- Exercise goal -
Give back an exact copy of the lines from the start of the material through the line bearing "0.9, 1.0), Roughness=0.9))". Include both ends and nothing else.

- Source excerpt -
══════════

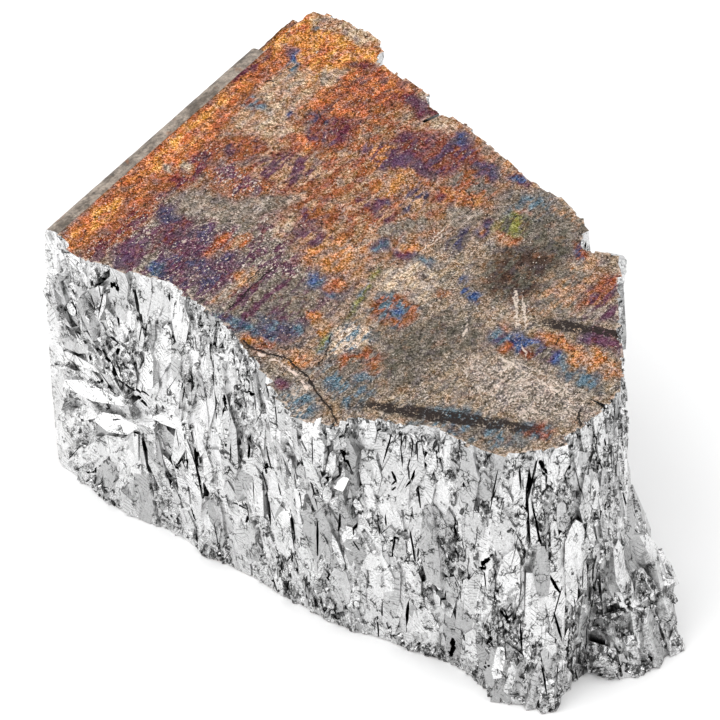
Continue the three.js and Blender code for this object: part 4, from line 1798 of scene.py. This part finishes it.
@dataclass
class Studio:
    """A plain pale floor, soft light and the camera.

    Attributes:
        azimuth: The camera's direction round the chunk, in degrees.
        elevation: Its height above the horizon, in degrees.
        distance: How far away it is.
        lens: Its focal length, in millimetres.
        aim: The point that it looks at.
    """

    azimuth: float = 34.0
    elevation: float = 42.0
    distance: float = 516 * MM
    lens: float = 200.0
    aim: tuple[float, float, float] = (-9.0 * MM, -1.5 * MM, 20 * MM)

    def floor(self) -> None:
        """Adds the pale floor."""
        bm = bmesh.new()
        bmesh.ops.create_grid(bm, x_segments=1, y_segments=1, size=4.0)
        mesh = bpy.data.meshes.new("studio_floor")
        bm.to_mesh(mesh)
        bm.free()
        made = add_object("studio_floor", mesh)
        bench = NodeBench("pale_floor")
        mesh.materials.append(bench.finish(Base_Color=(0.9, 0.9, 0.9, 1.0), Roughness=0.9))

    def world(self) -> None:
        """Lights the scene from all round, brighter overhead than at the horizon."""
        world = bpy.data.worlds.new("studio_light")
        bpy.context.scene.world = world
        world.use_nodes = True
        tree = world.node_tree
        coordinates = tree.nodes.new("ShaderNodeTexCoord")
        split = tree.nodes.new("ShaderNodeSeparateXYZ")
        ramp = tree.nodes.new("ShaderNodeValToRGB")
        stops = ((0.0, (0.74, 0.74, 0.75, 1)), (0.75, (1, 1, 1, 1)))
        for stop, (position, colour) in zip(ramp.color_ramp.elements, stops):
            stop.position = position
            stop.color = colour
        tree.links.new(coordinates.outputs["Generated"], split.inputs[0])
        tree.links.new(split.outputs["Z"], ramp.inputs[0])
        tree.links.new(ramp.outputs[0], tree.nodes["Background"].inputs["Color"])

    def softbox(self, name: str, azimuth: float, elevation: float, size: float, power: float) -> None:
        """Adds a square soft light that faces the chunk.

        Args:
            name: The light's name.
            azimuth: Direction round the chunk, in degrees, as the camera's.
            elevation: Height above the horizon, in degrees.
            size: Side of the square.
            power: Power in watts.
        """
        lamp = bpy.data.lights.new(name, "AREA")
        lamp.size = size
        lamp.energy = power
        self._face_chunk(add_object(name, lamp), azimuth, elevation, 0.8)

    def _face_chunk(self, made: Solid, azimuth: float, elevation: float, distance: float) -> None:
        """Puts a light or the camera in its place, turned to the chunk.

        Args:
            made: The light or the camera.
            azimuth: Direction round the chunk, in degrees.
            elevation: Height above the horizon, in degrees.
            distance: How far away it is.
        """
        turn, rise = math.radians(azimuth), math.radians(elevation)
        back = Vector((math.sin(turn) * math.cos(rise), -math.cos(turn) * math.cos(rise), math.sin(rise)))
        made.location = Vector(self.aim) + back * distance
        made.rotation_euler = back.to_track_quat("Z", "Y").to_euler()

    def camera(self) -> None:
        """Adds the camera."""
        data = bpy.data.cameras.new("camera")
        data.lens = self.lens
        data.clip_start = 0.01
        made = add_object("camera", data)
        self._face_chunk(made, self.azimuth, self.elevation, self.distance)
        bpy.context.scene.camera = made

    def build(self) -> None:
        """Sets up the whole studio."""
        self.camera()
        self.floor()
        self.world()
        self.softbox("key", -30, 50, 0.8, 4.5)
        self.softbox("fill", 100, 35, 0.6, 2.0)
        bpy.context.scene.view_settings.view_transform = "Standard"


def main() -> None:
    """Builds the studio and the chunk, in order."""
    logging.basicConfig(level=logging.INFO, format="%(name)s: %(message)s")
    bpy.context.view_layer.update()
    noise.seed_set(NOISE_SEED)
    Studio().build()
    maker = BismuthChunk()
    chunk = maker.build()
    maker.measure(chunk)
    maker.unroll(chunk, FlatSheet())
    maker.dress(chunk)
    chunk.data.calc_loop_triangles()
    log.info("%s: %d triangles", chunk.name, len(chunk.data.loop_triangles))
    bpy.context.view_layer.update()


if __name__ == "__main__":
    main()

══════════

- Task output -
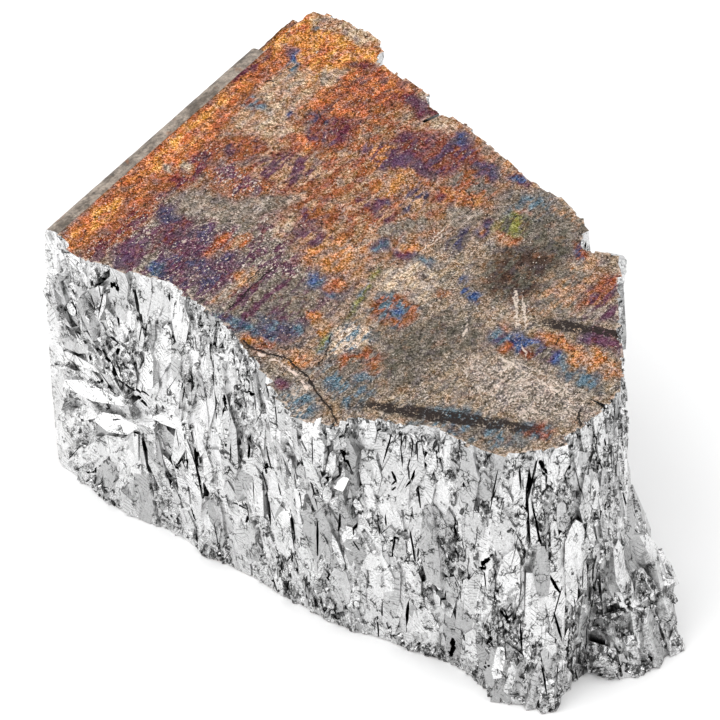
Continue the three.js and Blender code for this object: part 4, from line 1798 of scene.py. This part finishes it.
@dataclass
class Studio:
    """A plain pale floor, soft light and the camera.

    Attributes:
        azimuth: The camera's direction round the chunk, in degrees.
        elevation: Its height above the horizon, in degrees.
        distance: How far away it is.
        lens: Its focal length, in millimetres.
        aim: The point that it looks at.
    """

    azimuth: float = 34.0
    elevation: float = 42.0
    distance: float = 516 * MM
    lens: float = 200.0
    aim: tuple[float, float, float] = (-9.0 * MM, -1.5 * MM, 20 * MM)

    def floor(self) -> None:
        """Adds the pale floor."""
        bm = bmesh.new()
        bmesh.ops.create_grid(bm, x_segments=1, y_segments=1, size=4.0)
        mesh = bpy.data.meshes.new("studio_floor")
        bm.to_mesh(mesh)
        bm.free()
        made = add_object("studio_floor", mesh)
        bench = NodeBench("pale_floor")
        mesh.materials.append(bench.finish(Base_Color=(0.9, 0.9, 0.9, 1.0), Roughness=0.9))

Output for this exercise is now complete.